Super-Sonic Jazzy Session

a review by gil gershman of
release format Super-Sonic Jazzy Session by Cai Bojsen-Møller (CD Album)

text

If you subscribe to the gospel of LTJ Bukem, ambient drum n' bass has to be a soggy and squishy affair with as much depth as a sidewalk rain puddle. Cai Bojsen-Møller, a relatively quiet figure behind Copenhagen's Multiplex label, probably wouldn't call the music on his 'Super- Sonic Jazzy Session' "drum n' bass." But, like other members of Multiplex's techno-elite cadre, especially Ian O'Brien and Steve Pickton, his unerringly sharp programming uses flashy breakbeats in a creative way which sometimes veers so close to jungle-ground that the jungle/not-jungle debate comes down to an academic judgment call. Bosjen-Møller has that exquisite and uncanny Scandinavian feel for frosty but hale melodic inventions ("M&P") - in spades - and gracefully offsets passages of almost aching sweetness with muscular rhythms and jazz-schooled tweakings ("Super-Sonic Vision") or a jolt of hiphop-fortified sinew (the stomping and shattering "Reel Things") . He has encrypted his secret formula for the Bojsen-Møller "Sound of Joy" within two of Super-Sonic Jazzy Session's titles: "Swinging Machines" and "Easy Does It." Nothing is rushed - not even the sublime classical-candyfloss interlude of "Talkin' Silence" or the flowing intro of "GA Part 1&2" (both comparable to the euphoric ambient creations of a fellow Dutchman, the Double-Muffled Dolphin, Peter Fjeldberg).
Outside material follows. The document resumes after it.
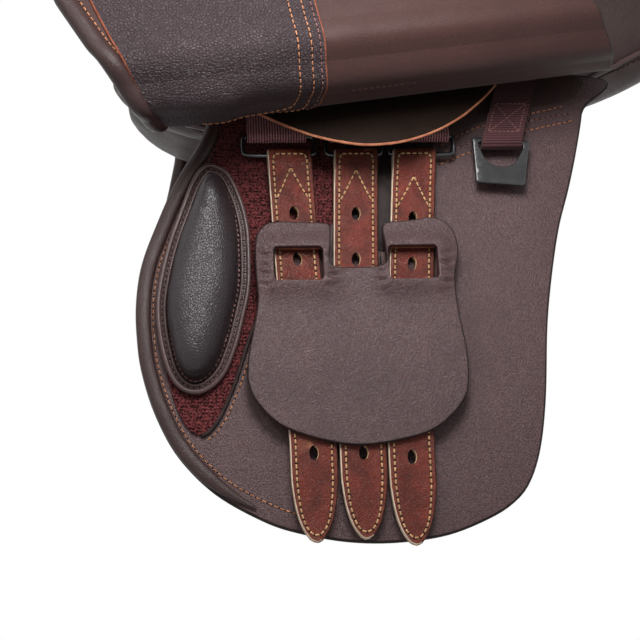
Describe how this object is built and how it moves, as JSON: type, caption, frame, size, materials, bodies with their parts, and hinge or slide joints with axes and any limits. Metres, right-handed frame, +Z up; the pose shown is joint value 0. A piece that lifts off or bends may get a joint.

As for those "swinging" machines, transitions drop into place with a curious combination of meticulous mechanical syncopation and human free-handedness, always unpredictable yet so immaculately "right." A distressing number of far more acclaimed techno artists should bow their heads in shame upon hearing the humbling "Evidence" of the magic which Bojsen-Møller can work with a solid bassline and a smattering of crafty breakbeats or the fluttering arpeggios and countermelodic sax woven expertly into the bass-grounded rhythms of "Swinging Machines." There's no excuse for much of the elementary pap which they paw off as progressive electronic music. And now that Bojsen-Møller has upped the ante with this wonderfully expressive and inventive album, there should be less tolerance for their primitive techno-blather.